21. The method of claim 8, the estimating of the sound pressure frequency response further comprising computing a ratio of the two computed FFTs using a transfer function.

22. A calibration device to estimate Thevenin equivalent of a loudspeaker, the calibration device comprising:

a loudspeaker being configured to generate two stimulus signals;

a cavity having a variable volume;

a capturing device to measure the sound pressure emitted by the loudspeaker in the cavity;

a signal preprocessor connected to the loudspeaker, the signal processor being adapted to process the stimulus signals;

a signal selector to emit one of the two stimulus signals in the cavity;

a signal postprocessor connected to the capturing device and configured to estimate the cavity frequency response based on the captured sound pressure.

23. The calibration device of claim 22, the calibration device further comprising a slidable piston to vary the volume of the cavity.

24. The calibration device of claim 22, the capturing device being an in-ear microphone.

25. The calibration device of claim 22, the preprocessor comprising one or two Infinite Impulse Response (IIR) notch filters in series and configured to filter the second stimulus signal.

26. The calibration device of claim 22, the preprocessor comprising a fade-in/fade-out function envelope over a first predetermined number of samples and a last predetermined number of samples of each cycle.

27. The calibration device of claim 22 further comprising a latency estimator connected to the preprocessed stimulus signal and to the captured signal.

28. The calibration device of claim 22, the postprocessor being configured to compute a Fast Fourier Transform (FFT) on the preprocessed (digital) signal sent to the loudspeakers and on the captured IEM signal.

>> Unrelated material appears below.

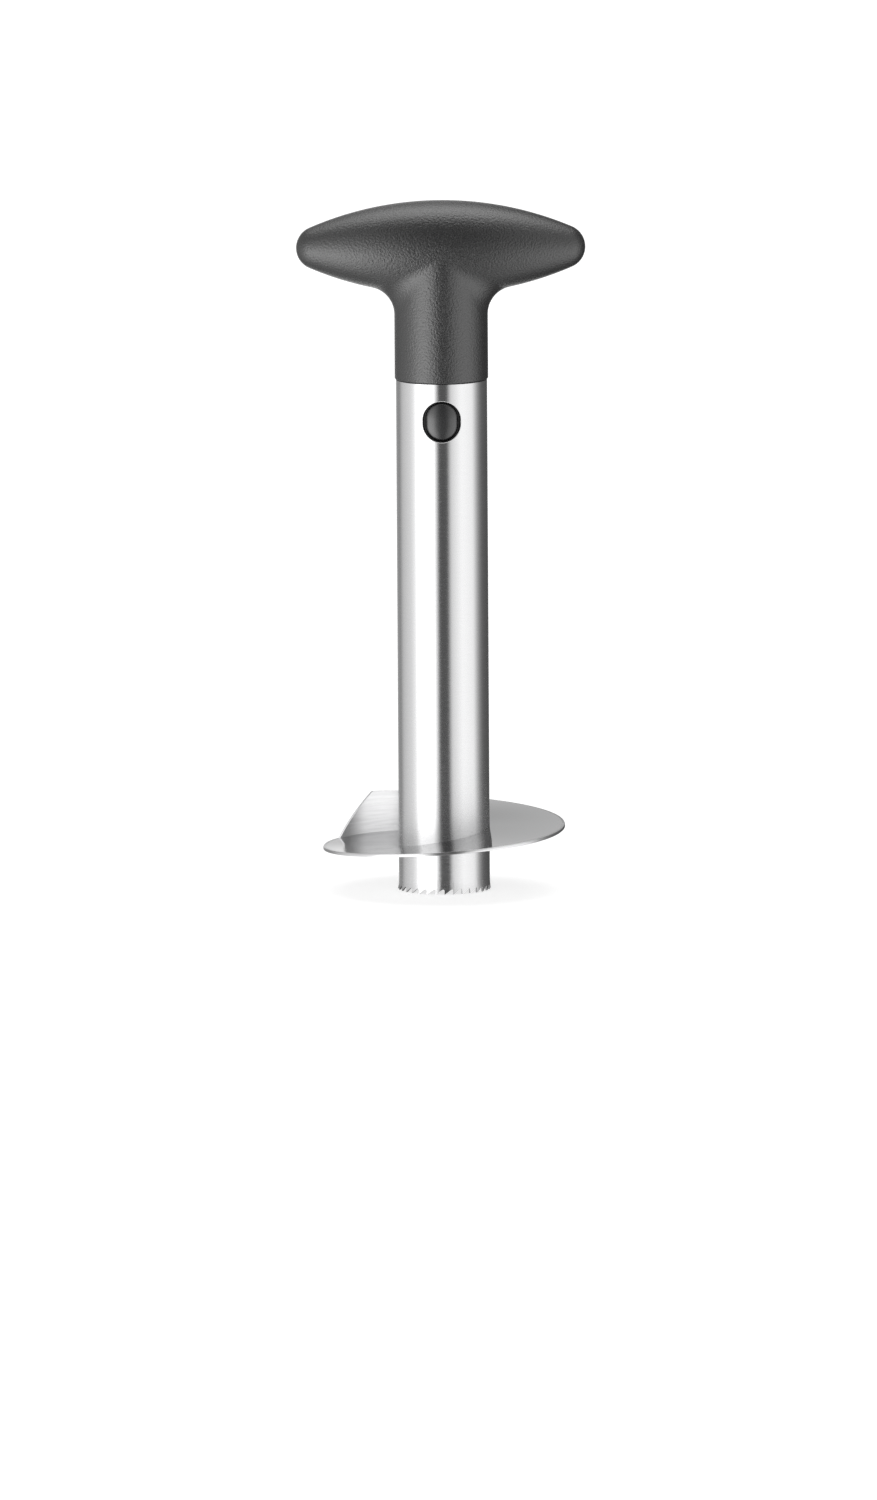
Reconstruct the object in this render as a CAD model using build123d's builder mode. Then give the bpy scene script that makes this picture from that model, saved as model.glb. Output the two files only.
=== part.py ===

29. The calibration device of claim 22, the postprocessor being configured to compute a ratio of the two computed FFTs using a transfer function estimation.

30. The calibration device of claim 22, the cavity being a metal tube.

31. The calibration device of claim 30, the calibration device comprising five (5) metal tubes having different lengths.

32. The calibration device of claim 30, the metal tube being made of brass.